Background: Drug-Target Interactions (DTI) play a crucial role in discovering new drug
candidates and finding new proteins to target for drug development. Although the number of detected
DTI obtained by high-throughput techniques has been increasing, the number of known DTI is still
limited. On the other hand, the experimental methods for detecting the interactions among drugs and
proteins are costly and inefficient.
Objective: Therefore, computational approaches for predicting DTI are drawing increasing attention in
recent years. In this paper, we report a novel computational model for predicting the DTI using extremely
randomized trees model and protein amino acids information.
Method: More specifically, the protein sequence is represented as a Pseudo Substitution Matrix Representation
(Pseudo-SMR) descriptor in which the influence of biological evolutionary information is
retained. For the representation of drug molecules, a novel fingerprint feature vector is utilized to describe
its substructure information. Then the DTI pair is characterized by concatenating the two vector
spaces of protein sequence and drug substructure. Finally, the proposed method is explored for predicting
the DTI on four benchmark datasets: Enzyme, Ion Channel, GPCRs and Nuclear Receptor.

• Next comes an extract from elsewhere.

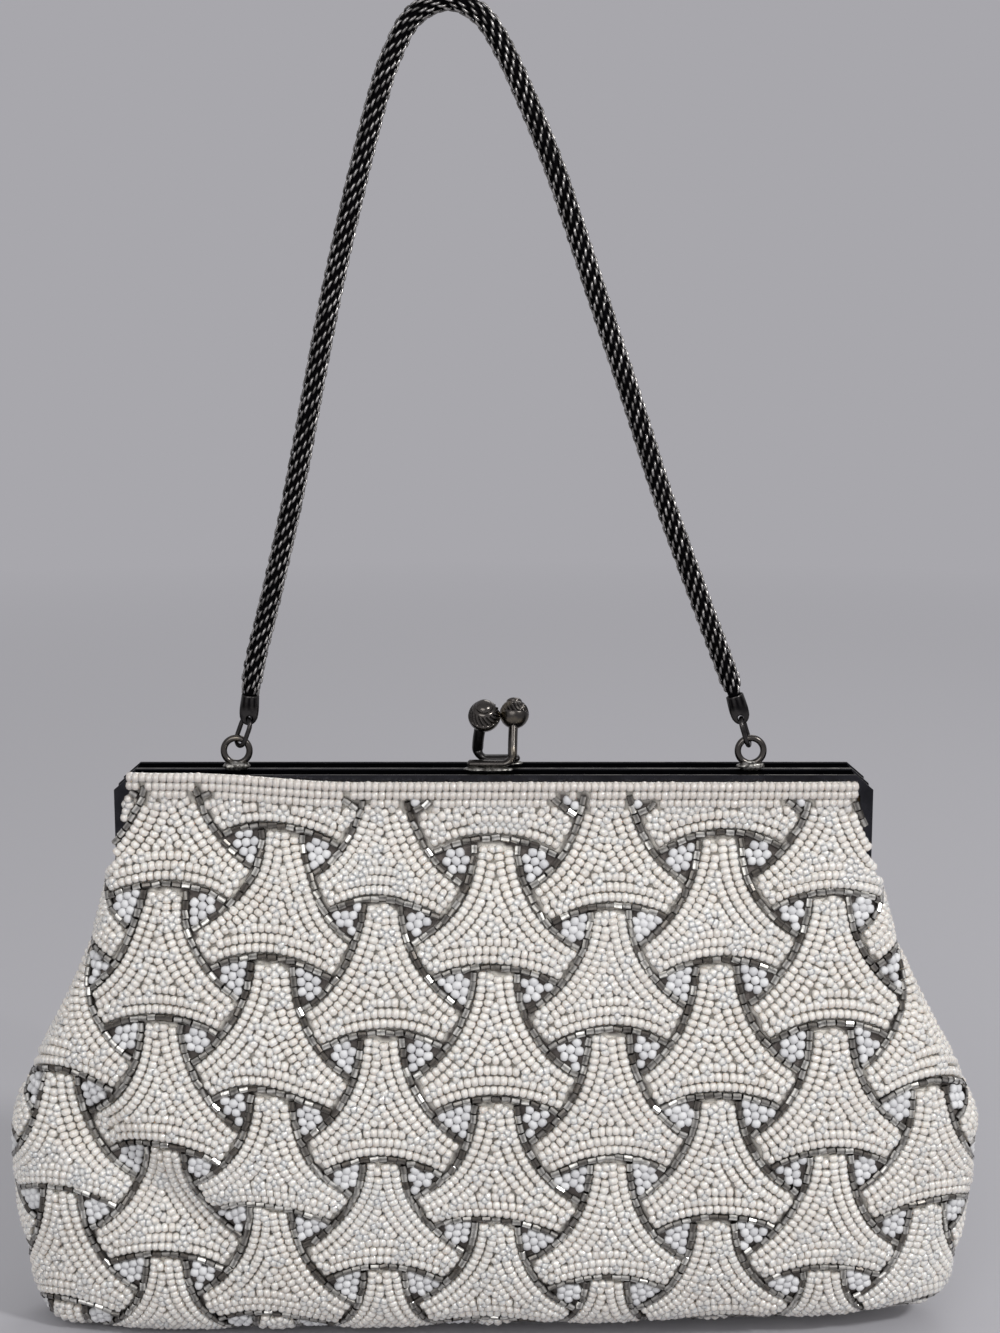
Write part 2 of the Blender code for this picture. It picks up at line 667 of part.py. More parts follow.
def add_upper_panel(name, side, empty):
    """The beaded cloth that opens with its half: before the channel's wall, and a tongue inside it."""
    top = -(EDGING_TOP + EDGING_HEIGHT + GAP)
    panel = add_object(name, extruded(plate_outline(side), Vector((0, 0, 1)), -TAB_DROP, top), empty, PEARL)
    near = side * -GAP
    far = side * (HALF_OUT + GAP)
    section = [(-GAP, near), (-GAP, far), (OUTER_WALL + GAP, far), (OUTER_WALL + GAP, near)]
    path = frame_path()
    for end in (0, -1):
        path[end] = path[end] - Vector((0, 0, OVERRUN))
    boolean(panel, add_object(f"{name}_channel", swept_frame(section, path), empty))
    x_way = Vector((1, 0, 0))
    inside = extruded(seam_cutter(side, SEAM_RADIUS + CLEAR_HALF, False), x_way, -ARM_INNER, ARM_INNER)
    boolean(panel, add_object(f"{name}_seam", inside, empty))
    outside_face = HALF_OUT - SHEET - GAP
    tongue_top = -(RIDGE_HEIGHT + SHEET + GAP)
    outline = []
    for place, level in ((0, 0), (1, 0), (1, 1), (0, 1)):
        depth = side * (outside_face - place * TONGUE_THICK)
        outline.append(Vector((0, depth, tongue_top - level * (OUTER_WALL + TONGUE_REACH))))
    tongue = extruded(outline, x_way, -SIDE_SPLIT, SIDE_SPLIT)
    boolean(panel, add_object(f"{name}_tongue", tongue, empty), "UNION")


def add_edging(name, side, empty):
    """The rows of beads along the panel's top edge, in front of the channel's wall."""
    back = HALF_OUT + GAP
    face = FRONT_FACE + EDGING_PROUD
    round_in = EDGING_PROUD + SHEET / 2
    low = -(EDGING_TOP + EDGING_HEIGHT)
    outline = [
        Vector((0, side * back, low)),
        Vector((0, side * (face - round_in), low)),
        Vector((0, side * face, low + round_in)),
        Vector((0, side * face, -(EDGING_TOP + EDGING_HEIGHT / 2) - round_in / 2)),
        Vector((0, side * (face - round_in / 2), -(EDGING_TOP + EDGING_HEIGHT / 2))),
        Vector((0, side * face, -(EDGING_TOP + EDGING_HEIGHT / 2) + round_in / 2)),
        Vector((0, side * face, -EDGING_TOP - round_in)),
        Vector((0, side * (face - round_in), -EDGING_TOP)),
        Vector((0, side * back, -EDGING_TOP)),
    ]
    wide = HALF_WIDTH - EDGING_INSET
    add_object(name, extruded(outline, Vector((1, 0, 0)), -wide, wide), empty, PEARL)


def add_upper_lining(name, side, empty):
    """Satin from inside the channel down to the round seam."""
    face = PLATE_BACK - GAP
    inner = face - LINING_THICK
    top = -(RIDGE_HEIGHT + SHEET + GAP)
    outline = []
    for depth, level in ((face, top), (inner, top), (inner, -HINGE_DROP), (face, -HINGE_DROP)):
        outline.append(Vector((0, side * depth, level)))
    x_way = Vector((1, 0, 0))
    lining = add_object(name, extruded(outline, x_way, -SIDE_SPLIT, SIDE_SPLIT), empty, SATIN)
    inside = extruded(seam_cutter(side, SEAM_RADIUS + CLEAR_HALF, False), x_way, -ARM_INNER, ARM_INNER)
    boolean(lining, add_object(f"{name}_seam", inside, empty))


def add_binding(name, side, empty):
    """The paper cord that wedges the cloth in the channel, along the bar and down both arms."""
    depth = RIDGE_HEIGHT + SHEET + GAP + BINDING_RADIUS
    place = side * (PLATE_BACK - 2 * GAP - LINING_THICK - BINDING_RADIUS)
    section = []
    for i in range(WIRE_SIDES):
        angle = math.tau * i / WIRE_SIDES
        section.append((depth + BINDING_RADIUS * math.cos(angle), place + BINDING_RADIUS * math.sin(angle)))
    path = frame_path()
    path[0] = Vector((path[0].x, 0, -BINDING_LENGTH))
    path[-1] = Vector((path[-1].x, 0, -BINDING_LENGTH))
    add_object(name, smooth(swept_frame(section, path)), empty, PAPER)


def bag_surface(depth):
    """The pouch's outer face set inwards by a depth, as rows down the bag of points all round its plan."""
    rows = []
    for drop, swell, deep, squareness in POUCH_SHARES:
        wide = NECK_HALF_WIDTH + swell * (BAG_HALF_WIDTH - NECK_HALF_WIDTH)
        row = []
        for i in range(2 * PLAN_STEPS):
            angle = math.pi * i / PLAN_STEPS
            power = 2 / squareness
            across = math.copysign(abs(math.cos(angle)) ** power, math.cos(angle))
            through = math.copysign(abs(math.sin(angle)) ** power, math.sin(angle))
            if i % PLAN_STEPS == 0:
                through = 0.0
            row.append((
                wide * across,
                -deep * BAG_HALF_DEPTH * through,
                -drop * BAG_DROP,
            ))
        rows.append(row)
    points = np.array(rows)
    round_way = np.roll(points, -1, axis=1) - np.roll(points, 1, axis=1)
    down_way = np.gradient(points, axis=0)
    normals = np.cross(down_way, round_way)
    normals[-1] = (0, 0, -1)
    normals /= np.linalg.norm(normals, axis=2, keepdims=True)
    outward = np.sign((normals[0] * points[0])[:, :2].sum())
    normals[:-1] *= outward
    return points - depth * normals


def half_shell(side, outer_depth, inner_depth, rows=None, columns=None):
    """One side of the pouch between two depths, closed along its edges."""
    first_row, last_row = rows or (0, len(POUCH_SHARES) - 1)
    first, last = columns or (0, PLAN_STEPS)
    start = 0 if side < 0 else PLAN_STEPS
    picks = [(start + i) % (2 * PLAN_STEPS) for i in range(first, last + 1)]
    faces_of = []
    for depth in (outer_depth, inner_depth):
        grid = bag_surface(depth)[first_row:last_row + 1, picks]
        grid[..., 1] += side * HALF_GAP
        faces_of.append(grid)
    wide = len(picks)
    tall = last_row - first_row + 1
    points = [Vector(point) for grid in faces_of for row in grid for point in row]
    layer = tall * wide
    faces = []
    for row in range(tall - 1):
        for column in range(wide - 1):
            a = row * wide + column
            faces.append((a, a + 1, a + wide + 1, a + wide))
            faces.append((layer + a, layer + a + wide, layer + a + wide + 1, layer + a + 1))
    rim = [column for column in range(wide)]
    rim += [row * wide + wide - 1 for row in range(1, tall)]
    rim += [(tall - 1) * wide + column for column in range(wide - 2, -1, -1)]
    rim += [row * wide for row in range(tall - 2, 0, -1)]
    for here, there in zip(rim, rim[1:] + rim[:1]):
        faces.append((there, here, layer + here, layer + there))
    return mesh_from(points, faces)


def side_cutter(side):
    """The room that a half's arm and its cloth sweep beside the hinge, on one side of the bag."""
    far = HINGE_DROP + OVERRUN
    round_part = arc(HINGE_AXIS, SIDE_CLEAR_RADIUS, side * SIDE_CLEAR_ANGLE, side * math.pi / 2, ARC_STEPS)
    edge = HINGE_AXIS + Vector((0, side * 2 * BAG_HALF_DEPTH, 0))
    eye = LUG_RADIUS + 2 * GAP
    lower = arc(HINGE_AXIS, eye, -side * math.pi / 2, -side * (math.tau - SIDE_CLEAR_ANGLE), ARC_STEPS)
    over = HINGE_AXIS + Vector((0, -side * eye, far))
    return [*lower, *round_part, edge, edge + Vector((0, 0, far)), over]


def add_pouch_piece(name, side, depths, empty, finish, **patch):
    """A layer of the pouch's cloth, cut clear of what opens with the frame's halves."""
    piece = add_object(name, half_shell(side, *depths, **patch), empty, finish)
    if patch:
        return
    x_way = Vector((1, 0, 0))
    between = extruded(seam_cutter(side, SEAM_RADIUS - CLEAR_HALF, True), x_way, -SIDE_SPLIT, SIDE_SPLIT)
    boolean(piece, add_object(f"{name}_seam", between, empty))
    for hand in (-1, 1):
        beside = extruded(side_cutter(side), x_way * hand, SIDE_SPLIT - GAP, BAG_HALF_WIDTH)
        boolean(piece, add_object(f"{name}_side_{hand}", beside, empty))


def add_handle():
    empty = axis_empty("handle_hold", HOOK_POINT)
    add_chain("handle_chain", empty)
    add_end_cap("left_end_cap", LEFT_EYE, LEFT_CAP_LEAN, empty)
    add_end_cap("right_end_cap", RIGHT_EYE, RIGHT_CAP_LEAN, empty)
    left = axis_empty("left_link_axis", LEFT_EYE, empty)
    add_link("left_link", -1, LEFT_LINK_LEAN, left)
    right = axis_empty("right_link_axis", RIGHT_EYE, empty)
    add_link("right_link", 1, RIGHT_LINK_LEAN, right)
    return empty


def add_half(side, word, tilt, empty):
    """All that opens with one half of the frame."""
    add_frame_half(f"{word}_frame_half", side, empty)
    add_clasp_arm(f"{word}_clasp_arm", side, empty)
    add_clasp_ball(side, word, tilt, empty)
    add_upper_panel(f"{word}_upper_panel", side, empty)
    add_edging(f"{word}_bead_edging", side, empty)
    add_upper_lining(f"{word}_upper_lining", side, empty)
    add_binding(f"{word}_binding_cord", side, empty)


def add_pouch(empty):
    lining = PANEL_THICK + GAP
    pocket = lining + LINING_THICK + GAP
    for side, word in ((-1, "front"), (1, "back")):
        add_pouch_piece(f"{word}_panel", side, (0, PANEL_THICK), empty, PEARL)
        add_pouch_piece(f"{word}_lining", side, (lining, lining + LINING_THICK), empty, SATIN)
    patch = {"rows": POCKET_ROWS, "columns": POCKET_COLUMNS}
    add_pouch_piece("inner_pocket", 1, (pocket, pocket + POCKET_THICK), empty, SATIN, **patch)


def main():
    clear_scene()
    handle = add_handle()
    front = axis_empty("handle_swing_axis", SWING_AXIS, handle)
    add_half(-1, "front", FRONT_BALL_TILT, front)
    for side, word in ((-1, "left"), (1, "right")):
        add_handle_ring(f"{word}_handle_ring", side, front)
        add_hinge_pin(f"{word}_hinge_pin", side, front)
    pouch = axis_empty("pouch_axis", HINGE_AXIS, front)
    add_pouch(pouch)
    back = axis_empty("back_frame_axis", HINGE_AXIS, pouch)
    add_half(1, "back", BACK_BALL_TILT, back)


main()
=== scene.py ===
"""A beaded evening bag on a kiss-lock frame, hung by a handle of woven mesh chain."""
import json
import math

import bpy
import numpy as np
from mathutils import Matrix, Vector, kdtree, noise


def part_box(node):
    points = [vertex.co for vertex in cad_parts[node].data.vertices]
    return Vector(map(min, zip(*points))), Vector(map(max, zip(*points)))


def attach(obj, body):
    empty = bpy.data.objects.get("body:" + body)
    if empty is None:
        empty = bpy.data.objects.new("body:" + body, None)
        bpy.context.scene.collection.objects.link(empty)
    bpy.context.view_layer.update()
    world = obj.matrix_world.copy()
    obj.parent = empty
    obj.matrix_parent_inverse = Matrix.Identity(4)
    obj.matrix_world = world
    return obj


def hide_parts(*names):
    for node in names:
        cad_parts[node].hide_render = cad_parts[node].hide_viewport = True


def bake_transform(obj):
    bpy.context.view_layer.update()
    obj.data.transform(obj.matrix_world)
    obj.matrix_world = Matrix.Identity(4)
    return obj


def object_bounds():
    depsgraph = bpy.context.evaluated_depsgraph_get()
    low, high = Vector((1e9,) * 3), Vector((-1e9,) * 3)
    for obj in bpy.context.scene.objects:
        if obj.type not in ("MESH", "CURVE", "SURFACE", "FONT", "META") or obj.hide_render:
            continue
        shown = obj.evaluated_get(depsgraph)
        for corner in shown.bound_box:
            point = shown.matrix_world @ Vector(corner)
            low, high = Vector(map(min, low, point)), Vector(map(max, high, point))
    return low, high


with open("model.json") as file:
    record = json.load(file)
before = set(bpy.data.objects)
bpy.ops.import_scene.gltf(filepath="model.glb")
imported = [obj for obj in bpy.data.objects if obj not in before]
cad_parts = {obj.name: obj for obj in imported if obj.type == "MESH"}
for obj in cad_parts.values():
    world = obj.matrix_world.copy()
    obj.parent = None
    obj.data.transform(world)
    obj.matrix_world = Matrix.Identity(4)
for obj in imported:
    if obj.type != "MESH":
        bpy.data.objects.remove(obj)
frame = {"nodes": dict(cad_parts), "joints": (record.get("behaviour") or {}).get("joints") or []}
CAD_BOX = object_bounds()

bl_info = {
    "name": "Beaded Frame Bag",
    "version": (1, 0, 0),
    "blender": (4, 5, 0),
    "location": "View3D > Sidebar > Frame Bag",
    "description": "Beadwork, woven chain, cloth and metal finishes for a frame bag",
    "category": "Object",
}

MM = 0.001
JOINTS = {joint["name"]: joint for joint in frame["joints"]}

# The bag's own place: the middle of the frame's top, with the hinge below it.
HINGE = Vector(JOINTS["frame_opening"]["pos_m"])
FRAME_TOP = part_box("front_frame_half")[1].z
ORIGIN = Vector((HINGE.x, HINGE.y, FRAME_TOP))
PANEL_LOW, PANEL_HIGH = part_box("front_panel")
SEAM_GAP = ORIGIN.y - PANEL_HIGH.y
HALF_WIDTH = PANEL_HIGH.x - ORIGIN.x
HALF_DEPTH = ORIGIN.y - PANEL_LOW.y - SEAM_GAP
BAG_DROP = ORIGIN.z - PANEL_LOW.z

# The face of the bag from the frame down: shares of its drop, half width and half depth, and how square.
PROFILE_SHARES = (
    (0.010, 0.736, 0.390, 14.0),
    (0.042, 0.743, 0.384, 12.0),
    (0.070, 0.755, 0.383, 10.0),
    (0.105, 0.772, 0.383, 8.0),
    (0.145, 0.780, 0.455, 6.5),
    (0.190, 0.785, 0.545, 5.2),
    (0.245, 0.798, 0.665, 4.2),
    (0.345, 0.838, 0.795, 3.4),
    (0.435, 0.888, 0.880, 3.0),
    (0.525, 0.942, 0.945, 2.8),
    (0.600, 0.982, 0.985, 2.7),
    (0.665, 1.000, 1.000, 2.7),
    (0.760, 0.994, 0.995, 2.7),
    (0.850, 0.978, 0.955, 2.8),
    (0.920, 0.962, 0.875, 3.0),
    (0.968, 0.948, 0.765, 3.2),
    (0.992, 0.930, 0.655, 3.4),
    (1.000, 0.905, 0.560, 3.6),
    (1.000, 0.880, 0.000, 3.6),
)
# Distances from the frame's middle to its ridges, where the frame's finish paints thin highlight lines.
RIDGES = (0.4 * MM, 7.5 * MM)
MAP_STEP = 0.5 * MM
MAP_REACH = 150 * MM
MAP_TURNS = 240
SIDE_OPEN = 8.0 * MM
SIDE_OPEN_DROP = 23 * MM
SIDE_SHUT_DROP = 33 * MM
LEAN = 0.022

# The ornament: three-armed motifs, each edge an arc, on a lattice of upright columns.
ARC_TURNS = (math.radians(30), math.radians(150), math.radians(270))
ARC_RADIUS = 30.4 * MM
ARC_REACH = 41.1 * MM
MOTIF_REPEAT = 32.2 * MM
COLUMN_PITCH = 28.0 * MM
COLUMN_SHIFT = -0.9 * MM
FIRST_MOTIF_DROP = 1.6 * MM
COLUMN_COUNT = 5
ROW_COUNT = 6
LAYOUTS = 4
SPOT_TRIES = 9000
WHITE_TRIES = 40
GAP_PLACES = ((18.6 * MM, 0.0), (9.3 * MM, 16.1 * MM))
GAP_TURNS = (
    (math.radians(50.5), math.radians(170.5), math.radians(290.5)),
    (math.radians(9.5), math.radians(129.5), math.radians(249.5)),
)
GAP_ARC_REACH = 26.6 * MM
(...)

Results: The experimental results demonstrate that this method achieves promising prediction accuracies
of 89.85%, 87.87%, 82.99% and 81.67%, respectively. For further evaluation, we compared the
performance of Extremely Randomized Trees model with that of the state-of-the-art Support Vector
Machine classifier. And we also compared the proposed model with existing computational models,
and confirmed 15 potential drug-target interactions by looking for existing databases.
Conclusion: The experiment results show that the proposed method is feasible and promising for predicting
drug-target interactions for new drug candidate screening based on sizeable features.